GBP/AUD Exchange Rate Crashes after Davis and Johnson Resign
The Pound (GBP) has taken a turn for the worse today, falling sharply against the Australian Dollar (AUD) and other currency peers after Brexit Secretary David Davis and Foreign Secretary Boris Johnson both resigned.
This double departure follows what was thought to be a successful cabinet meeting on Friday, where the Prime Minister presented a new plan for the post-Brexit customs arrangement.
The idea was to ensure that there is no hard Irish border after the UK leaves the EU, but some pro-Brexit cabinet members saw the plan as giving too many concessions to the EU.

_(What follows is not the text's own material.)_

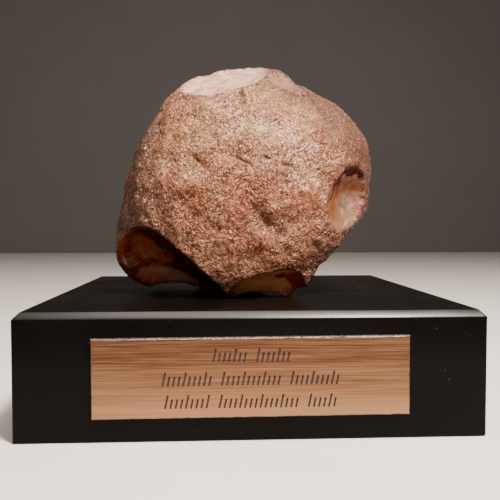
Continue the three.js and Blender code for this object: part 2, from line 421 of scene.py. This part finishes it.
def smooth_step(value, low, high):
    t = np.clip((value - low) / (high - low), 0, 1)
    return t * t * (3 - 2 * t)


def distance_to_line(points, start, end):
    start = np.array(start, float)
    along = np.array(end, float) - start
    part = np.clip(((points - start) @ along) / (along @ along), 0, 1)
    return np.linalg.norm(points - start - part[:, None] * along, axis=1), part


def crease(points, start, end, width, wobble):
    """1 along a wavering line, falling to 0 past its width and at its ends."""
    gap, part = distance_to_line(points, start, end)
    taper = np.sin(np.clip(part, 0.04, 0.96) * math.pi) ** 0.5
    return taper * np.exp(-(((gap + wobble) / width) ** 2))


def depth_inside(points, corners):
    """Distance to the nearest side of a convex outline seen from the front."""
    ring = np.array(corners)
    along = np.roll(ring, -1, axis=0) - ring
    inward = np.stack([along[:, 1], -along[:, 0]], axis=1)
    inward /= np.linalg.norm(along, axis=1)[:, None]
    gaps = (points[:, None, [0, 2]] - ring) * inward
    return gaps.sum(axis=2).min(axis=1)


def stone_relief(points, settings):
    """Heights in millimetres of the broad swells and lumps, and of the folded grain."""
    swell = noise_field(points, 22, 2, seed=3) * settings.swell_height
    lump = noise_field(points, 8.5, 3, seed=5) * settings.lump_height
    size = settings.grain_size / MM
    leans = smooth_step(noise_field(points, 7, 1, seed=23), -0.15, 0.15)
    grain = np.zeros(len(points))
    for weight, lean in ((leans, 40), (1 - leans, -35)):
        turn = math.radians(lean)
        across = points[:, 0] * math.cos(turn) - points[:, 2] * math.sin(turn)
        along = points[:, 0] * math.sin(turn) + points[:, 2] * math.cos(turn)
        drawn = np.stack([across, points[:, 1], along / 1.5], axis=1)
        grain += weight * np.abs(noise_field(drawn, size, 2, seed=7 + lean))
    grain = (grain - 0.25) * settings.grain_height / MM
    return (swell + lump) / MM, grain


def ripples(points, label, settings):
    """Heights in millimetres of the ripples in each scar."""
    height = np.zeros(len(points))
    for number, scar in enumerate(SCARS.values(), 1):
        on = label == number
        wave = np.linalg.norm(points[on] - np.array(scar.middle) * 0.55, axis=1)
        bend = noise_field(points[on], 9, 2, seed=17 + number)
        height[on] = np.sin((wave + bend * 3) * 2 * math.pi / RIPPLE_SPACING)
        height[on] += noise_field(points[on], 3.5, 3, seed=41)
    return height * settings.ripple_height / MM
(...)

Accordingly, Mr Davis resigned late on Sunday night and after much speculation, Mr Johnson has also left office.
This leaves Prime Minister Theresa May in an unstable position, at risk of either more departures from the cabinet or from one of her ministers mounting a leadership challenge against her.

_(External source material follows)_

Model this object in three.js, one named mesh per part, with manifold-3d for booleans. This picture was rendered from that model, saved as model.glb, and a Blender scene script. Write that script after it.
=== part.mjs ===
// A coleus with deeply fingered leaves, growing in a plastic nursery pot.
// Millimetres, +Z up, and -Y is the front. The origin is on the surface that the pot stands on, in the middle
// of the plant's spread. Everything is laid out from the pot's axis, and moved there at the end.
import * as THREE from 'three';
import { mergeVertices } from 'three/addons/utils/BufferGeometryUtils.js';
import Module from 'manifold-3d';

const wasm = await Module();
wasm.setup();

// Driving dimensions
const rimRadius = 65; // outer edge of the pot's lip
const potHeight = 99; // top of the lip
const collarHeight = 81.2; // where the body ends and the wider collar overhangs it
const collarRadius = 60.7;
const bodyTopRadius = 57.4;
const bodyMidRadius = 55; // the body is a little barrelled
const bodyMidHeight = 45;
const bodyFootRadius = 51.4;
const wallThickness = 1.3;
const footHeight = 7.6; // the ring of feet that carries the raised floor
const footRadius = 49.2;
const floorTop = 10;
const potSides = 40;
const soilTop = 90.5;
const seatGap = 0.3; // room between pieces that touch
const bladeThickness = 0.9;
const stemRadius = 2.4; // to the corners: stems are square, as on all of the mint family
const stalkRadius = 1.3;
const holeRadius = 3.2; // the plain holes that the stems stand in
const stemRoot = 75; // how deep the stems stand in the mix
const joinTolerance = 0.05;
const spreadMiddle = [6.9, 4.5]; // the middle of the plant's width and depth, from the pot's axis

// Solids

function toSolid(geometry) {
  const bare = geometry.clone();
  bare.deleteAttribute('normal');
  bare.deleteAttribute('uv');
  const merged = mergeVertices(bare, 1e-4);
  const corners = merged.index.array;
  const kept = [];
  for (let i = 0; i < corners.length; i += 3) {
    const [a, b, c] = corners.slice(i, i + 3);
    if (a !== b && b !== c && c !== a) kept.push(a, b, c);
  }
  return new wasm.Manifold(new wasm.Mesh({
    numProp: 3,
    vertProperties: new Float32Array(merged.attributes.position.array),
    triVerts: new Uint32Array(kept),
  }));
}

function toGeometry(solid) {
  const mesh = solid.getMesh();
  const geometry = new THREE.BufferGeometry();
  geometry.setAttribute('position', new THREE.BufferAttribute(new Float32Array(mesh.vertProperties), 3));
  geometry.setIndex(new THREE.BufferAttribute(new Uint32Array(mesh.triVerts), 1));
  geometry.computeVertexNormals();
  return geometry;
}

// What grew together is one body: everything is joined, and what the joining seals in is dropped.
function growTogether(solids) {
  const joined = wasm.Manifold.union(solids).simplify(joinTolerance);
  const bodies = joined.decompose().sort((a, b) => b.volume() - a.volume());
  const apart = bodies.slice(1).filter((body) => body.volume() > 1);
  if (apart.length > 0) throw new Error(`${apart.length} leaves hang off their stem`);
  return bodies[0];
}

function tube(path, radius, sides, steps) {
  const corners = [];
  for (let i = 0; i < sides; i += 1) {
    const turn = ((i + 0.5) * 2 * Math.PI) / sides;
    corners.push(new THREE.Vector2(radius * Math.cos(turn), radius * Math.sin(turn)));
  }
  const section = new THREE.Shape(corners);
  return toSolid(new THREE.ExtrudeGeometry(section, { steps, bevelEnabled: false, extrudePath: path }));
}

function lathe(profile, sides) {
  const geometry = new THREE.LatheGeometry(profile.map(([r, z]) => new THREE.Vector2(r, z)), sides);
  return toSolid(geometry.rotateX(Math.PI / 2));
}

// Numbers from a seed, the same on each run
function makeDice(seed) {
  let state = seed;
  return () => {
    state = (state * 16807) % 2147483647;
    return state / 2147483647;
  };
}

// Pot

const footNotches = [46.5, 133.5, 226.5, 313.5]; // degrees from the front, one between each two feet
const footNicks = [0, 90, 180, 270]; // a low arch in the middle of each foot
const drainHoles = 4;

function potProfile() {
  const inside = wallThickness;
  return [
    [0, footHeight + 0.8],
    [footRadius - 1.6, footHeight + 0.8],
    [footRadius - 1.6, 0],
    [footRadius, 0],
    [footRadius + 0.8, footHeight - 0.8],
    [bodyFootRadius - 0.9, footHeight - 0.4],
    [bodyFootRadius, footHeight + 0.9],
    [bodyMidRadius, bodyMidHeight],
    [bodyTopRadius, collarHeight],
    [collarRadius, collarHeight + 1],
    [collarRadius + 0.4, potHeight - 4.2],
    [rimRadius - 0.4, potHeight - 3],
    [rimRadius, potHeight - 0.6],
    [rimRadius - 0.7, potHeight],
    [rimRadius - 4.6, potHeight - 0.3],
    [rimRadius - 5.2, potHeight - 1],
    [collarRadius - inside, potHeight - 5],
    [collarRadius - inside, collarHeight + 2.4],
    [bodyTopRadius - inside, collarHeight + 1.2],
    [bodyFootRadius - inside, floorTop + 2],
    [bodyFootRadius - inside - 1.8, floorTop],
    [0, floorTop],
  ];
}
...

Articulating the difficulties, BBC Assistant Political Editor Norman Smith said:
‘The real fear now from Number 10’s perspective is not whether there will be a stand up fight over Chequers plan, but whether there will be a concerted move to unseat Theresa May with Boris Johnson in the lead.’
At the time of the 2016 Conservative leadership election, Mr Johnson ultimately didn’t participate in the contest; in the wake of his departure today, a genuine bid for the leadership cannot be ruled out.

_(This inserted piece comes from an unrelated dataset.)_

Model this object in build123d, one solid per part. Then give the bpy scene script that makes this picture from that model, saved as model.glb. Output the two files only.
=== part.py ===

Because of the widespread uncertainty this news has caused, the Pound has quickly fallen in value.
A replacement for Mr Johnson is expected to be announced shortly, but this is unlikely to reassure GBP traders who believe the government is undergoing severe turbulence at present.
Australian Dollar to Pound (AUD/GBP) Exchange Rate Rises as US Dollar Declines
There hasn’t been much Australian economic data to refer to today, which has left US news as the main cause of Australian Dollar to Pound (AUD/GBP) exchange rate gains.
The AUD/GBP exchange rate has risen because a devalued US Dollar has raised risk sentiment among currency traders, boosting the Australian Dollar’s value.
This is primarily because of poor US jobs market data and concerns about a future trade war dragging on US Dollar demand.
Last week saw a surprise increase in the US unemployment rate, as well as the imposition of sizable trade tariffs by the US and China against each other; both of these factors have been beneficial to the Australian Dollar.
GBP/AUD Exchange Rate Forecast: Can Pound to Australian Dollar Exchange Rate Recover on UK Output Stats?
Future Brexit-related developments could devalue the Pound this week, but more concretely the UK currency might be able to recover when Tuesday’s production data is released.
This is predicted to show higher levels of manufacturing, industrial and construction output during May, which might be enough to push the Pound to Australian Dollar (GBP/AUD) exchange rate back up.
That said, early Australian economic data threatens to keep the GBP/AUD exchange rate in a loss-making position, if it prints as forecast.
This will be the NAB business confidence reading for June, which is tipped to show a rise in optimism levels from 6 points to 8.
While this wouldn’t be a massive increase in optimism levels, such a result could still raise confidence among Australian Dollar traders when comparing to the recently-battered Pound.